Originally written as a column for Inside Housing.

‘Homes for social rent are a fundamental part of our housing stock—a lifeline for those who would struggle to obtain a home at market rates.’

It’s a sign of how much has changed in the last six years that statements like that from Conservative politicians (in this case housing minister Rachel Maclean in a Commons debate last week) have become almost routine. For good measure, she also reaffirmed  ‘the unshakeable commitment of the government to drive up both the quality and the quantity of this nation’s housing stock’.

The comments are part of a steady conversion by ministers to the merits of a tenure that not so long ago they seemed intent on dismantling. Since Grenfell, there has been a steady softening in tone and relaxation in policy, with Theresa May as prime minister and Michael Gove as housing secretary prominent among the converts.

But all the fine words and tweaks to policy are not yet matched by results.
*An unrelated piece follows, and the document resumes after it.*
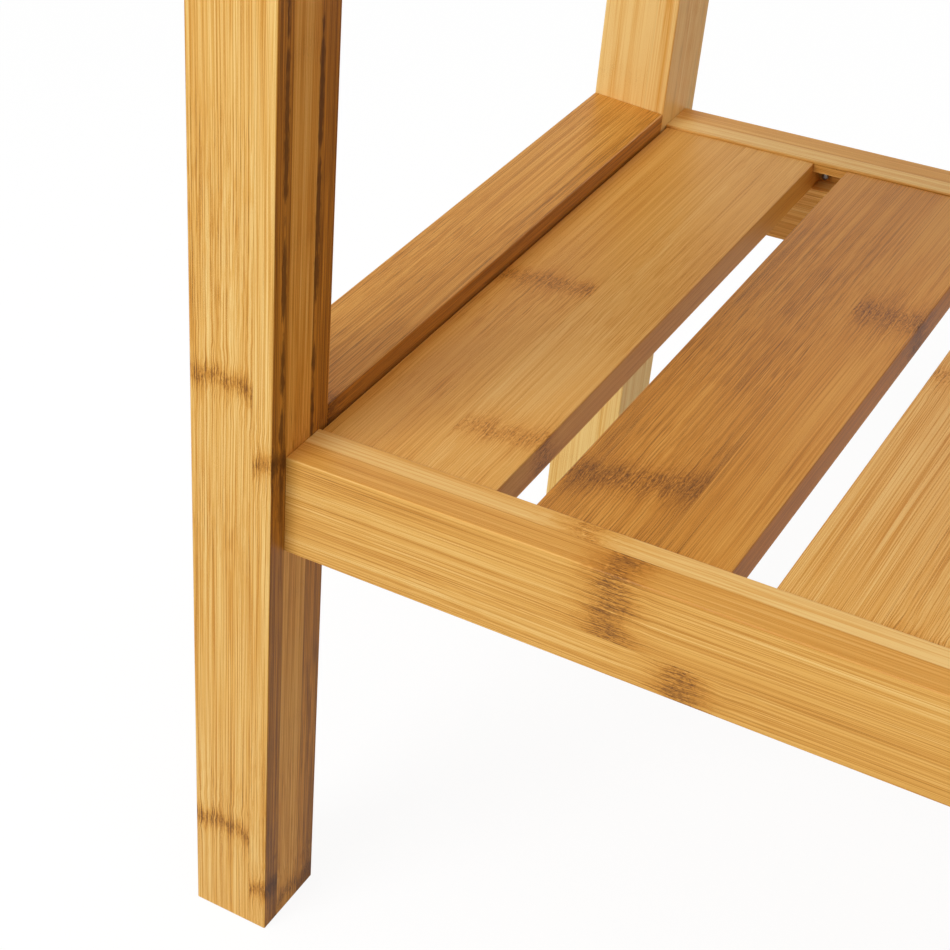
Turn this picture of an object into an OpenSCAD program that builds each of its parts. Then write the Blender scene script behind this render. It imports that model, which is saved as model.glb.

As MPs from both sides of the house pointed out in the debate, the current output of 7,500 social rent homes a year fails to match the 21,600 a year lost to the Right to Buy and demolition, let alone the 90,000 a year that the all-party Levelling Up, Housing and Communities Committee has consistently argued are needed.

All this in the same week as research by the National Housing Federation (NHF) showed that two million children are living in overcrowded homes with no personal space because they cannot access a suitable and affordable home.

Much of this is obviously down to the fact that the Treasury remains unconvinced about these arguments. True, £11.4 billion for the Affordable Homes Programme (AHP) over four years represents huge progress on the days when it seemed like there would be no AHP at all. True, the government has titled the balance slightly more towards social rent and Right to Buy replacements. But this is still a fraction of what is required and the AHP been badly eroded by inflation.

And so much of the baleful legacy of 2010 to 2016 is still in operation and yet to be unravelled. As Inside Housing reported last week, affordable rent is now generating rents at double social rent levels in some areas. Pointedly, the biggest gap of all is in the Surrey Heath constituency of Michael Gove, where the rent on a three-bed affordable rent home is £1,125 a month compared to £557 a month at social rent.